*Your goal:* Check every line of the entries for "from", and copy the lines that hold it.
-- begin Exercise material --
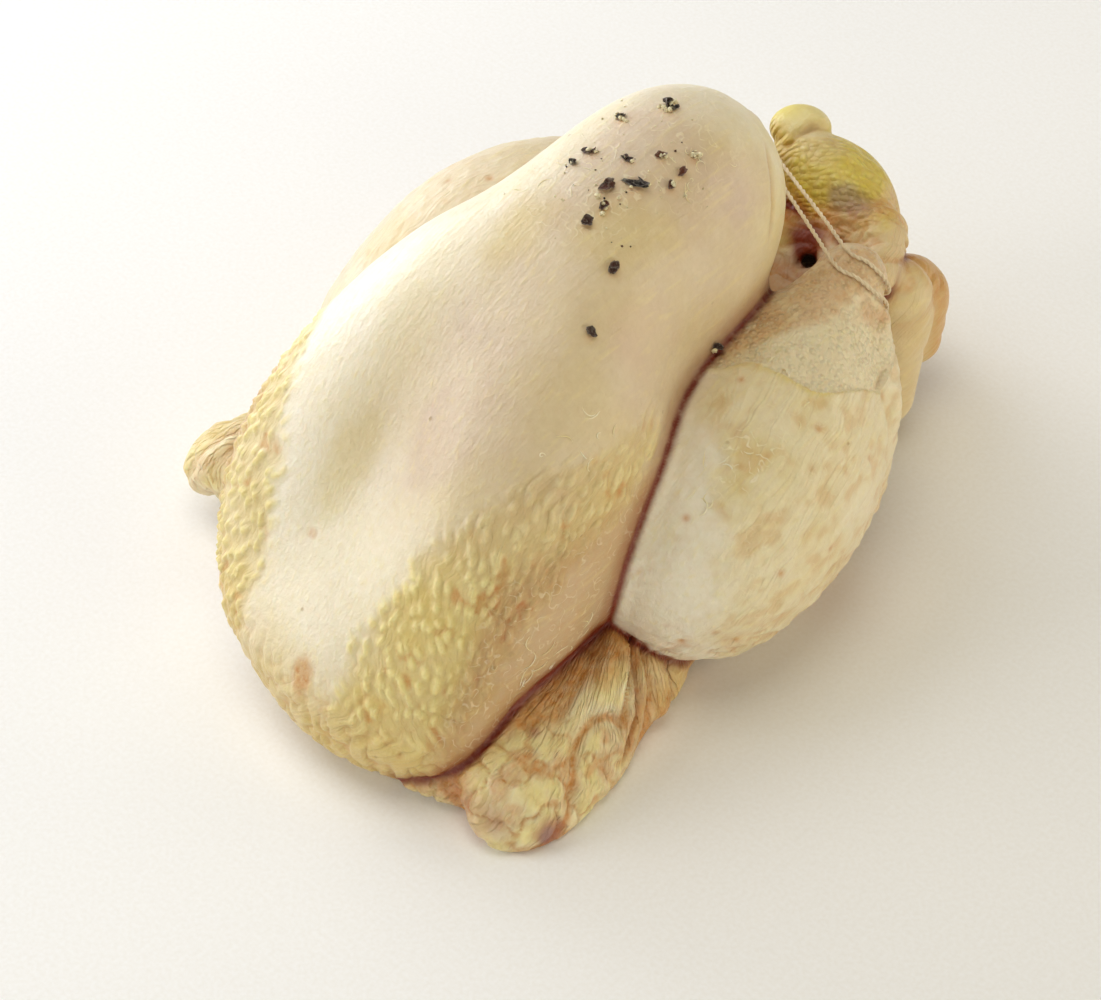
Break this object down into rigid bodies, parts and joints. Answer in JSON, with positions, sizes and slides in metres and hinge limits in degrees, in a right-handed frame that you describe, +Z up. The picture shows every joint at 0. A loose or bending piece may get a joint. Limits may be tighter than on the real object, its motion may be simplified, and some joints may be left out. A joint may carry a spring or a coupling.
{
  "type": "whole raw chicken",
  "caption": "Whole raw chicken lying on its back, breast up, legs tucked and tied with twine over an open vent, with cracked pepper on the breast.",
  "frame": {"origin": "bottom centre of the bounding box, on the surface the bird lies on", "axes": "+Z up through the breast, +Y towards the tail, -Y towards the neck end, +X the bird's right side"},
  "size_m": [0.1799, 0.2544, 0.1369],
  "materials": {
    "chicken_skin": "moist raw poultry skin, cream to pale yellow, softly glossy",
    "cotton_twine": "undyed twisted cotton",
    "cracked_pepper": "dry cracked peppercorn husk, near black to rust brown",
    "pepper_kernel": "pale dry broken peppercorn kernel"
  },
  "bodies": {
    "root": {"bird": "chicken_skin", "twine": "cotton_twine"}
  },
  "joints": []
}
-- end Exercise material --
-- begin Exercise material --
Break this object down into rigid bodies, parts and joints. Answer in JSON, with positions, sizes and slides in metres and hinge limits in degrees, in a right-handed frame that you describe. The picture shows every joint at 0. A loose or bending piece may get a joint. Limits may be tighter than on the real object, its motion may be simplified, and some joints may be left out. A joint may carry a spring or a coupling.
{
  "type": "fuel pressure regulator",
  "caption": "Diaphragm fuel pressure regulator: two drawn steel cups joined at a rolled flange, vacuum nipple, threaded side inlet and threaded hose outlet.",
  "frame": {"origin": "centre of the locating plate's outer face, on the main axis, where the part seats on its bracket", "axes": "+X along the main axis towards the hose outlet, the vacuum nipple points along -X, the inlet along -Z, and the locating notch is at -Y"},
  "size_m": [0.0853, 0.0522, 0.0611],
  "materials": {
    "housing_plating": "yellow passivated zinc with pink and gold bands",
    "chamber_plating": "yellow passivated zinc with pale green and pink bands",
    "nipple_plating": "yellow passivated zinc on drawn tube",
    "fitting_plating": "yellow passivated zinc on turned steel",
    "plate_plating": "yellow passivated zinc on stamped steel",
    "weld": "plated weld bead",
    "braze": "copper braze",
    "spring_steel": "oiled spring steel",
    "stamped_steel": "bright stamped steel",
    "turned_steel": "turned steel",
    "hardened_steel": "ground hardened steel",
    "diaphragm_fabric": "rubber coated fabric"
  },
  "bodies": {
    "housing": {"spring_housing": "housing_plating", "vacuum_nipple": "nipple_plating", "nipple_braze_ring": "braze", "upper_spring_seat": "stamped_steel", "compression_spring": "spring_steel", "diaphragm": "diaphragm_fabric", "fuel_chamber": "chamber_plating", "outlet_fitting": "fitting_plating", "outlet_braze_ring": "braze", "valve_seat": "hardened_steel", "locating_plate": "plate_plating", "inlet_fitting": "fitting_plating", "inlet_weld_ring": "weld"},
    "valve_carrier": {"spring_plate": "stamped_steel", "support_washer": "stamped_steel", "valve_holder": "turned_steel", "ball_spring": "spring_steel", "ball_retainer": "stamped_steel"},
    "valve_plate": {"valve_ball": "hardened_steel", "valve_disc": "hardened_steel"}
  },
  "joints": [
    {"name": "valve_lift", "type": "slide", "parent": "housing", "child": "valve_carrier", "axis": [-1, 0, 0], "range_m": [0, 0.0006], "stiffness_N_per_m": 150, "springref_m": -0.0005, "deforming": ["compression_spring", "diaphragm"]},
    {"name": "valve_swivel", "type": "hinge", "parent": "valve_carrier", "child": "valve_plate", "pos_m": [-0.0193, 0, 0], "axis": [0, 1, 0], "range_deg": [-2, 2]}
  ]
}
-- end Exercise material --
-- begin Exercise material --
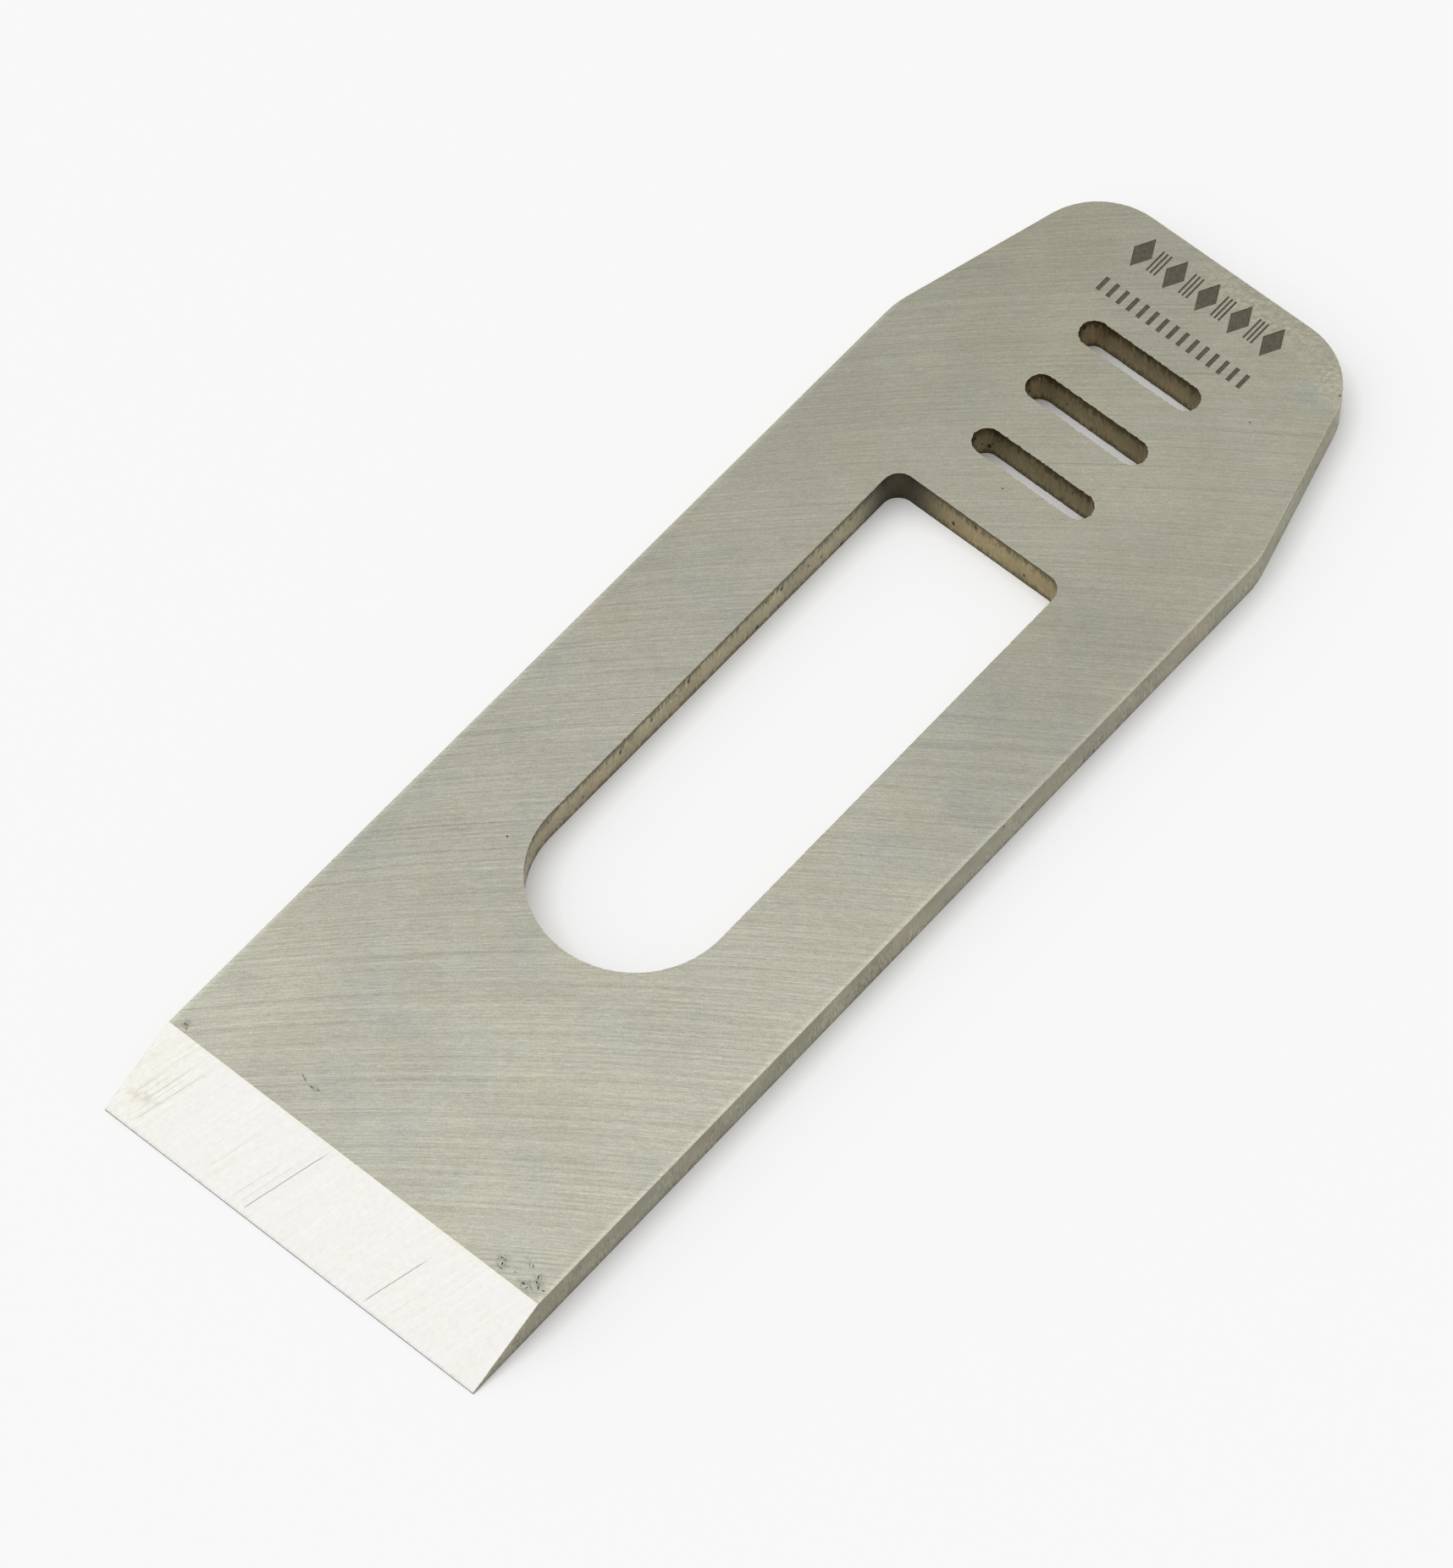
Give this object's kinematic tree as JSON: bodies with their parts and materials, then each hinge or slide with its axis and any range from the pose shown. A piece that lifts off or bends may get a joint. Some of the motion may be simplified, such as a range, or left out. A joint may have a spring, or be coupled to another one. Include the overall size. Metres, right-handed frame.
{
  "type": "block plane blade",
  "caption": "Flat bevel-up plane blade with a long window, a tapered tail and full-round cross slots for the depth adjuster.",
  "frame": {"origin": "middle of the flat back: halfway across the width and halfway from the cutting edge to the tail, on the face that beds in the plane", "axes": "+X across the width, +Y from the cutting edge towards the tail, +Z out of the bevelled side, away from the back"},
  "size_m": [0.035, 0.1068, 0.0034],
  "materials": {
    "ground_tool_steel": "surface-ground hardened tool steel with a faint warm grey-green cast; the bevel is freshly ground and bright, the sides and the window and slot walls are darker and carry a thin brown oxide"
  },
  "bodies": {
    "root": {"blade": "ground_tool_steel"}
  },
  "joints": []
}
-- end Exercise material --
*Task answer:*
Give this object's kinematic tree as JSON: bodies with their parts and materials, then each hinge or slide with its axis and any range from the pose shown. A piece that lifts off or bends may get a joint. Some of the motion may be simplified, such as a range, or left out. A joint may have a spring, or be coupled to another one. Include the overall size. Metres, right-handed frame.
  "frame": {"origin": "middle of the flat back: halfway across the width and halfway from the cutting edge to the tail, on the face that beds in the plane", "axes": "+X across the width, +Y from the cutting edge towards the tail, +Z out of the bevelled side, away from the back"},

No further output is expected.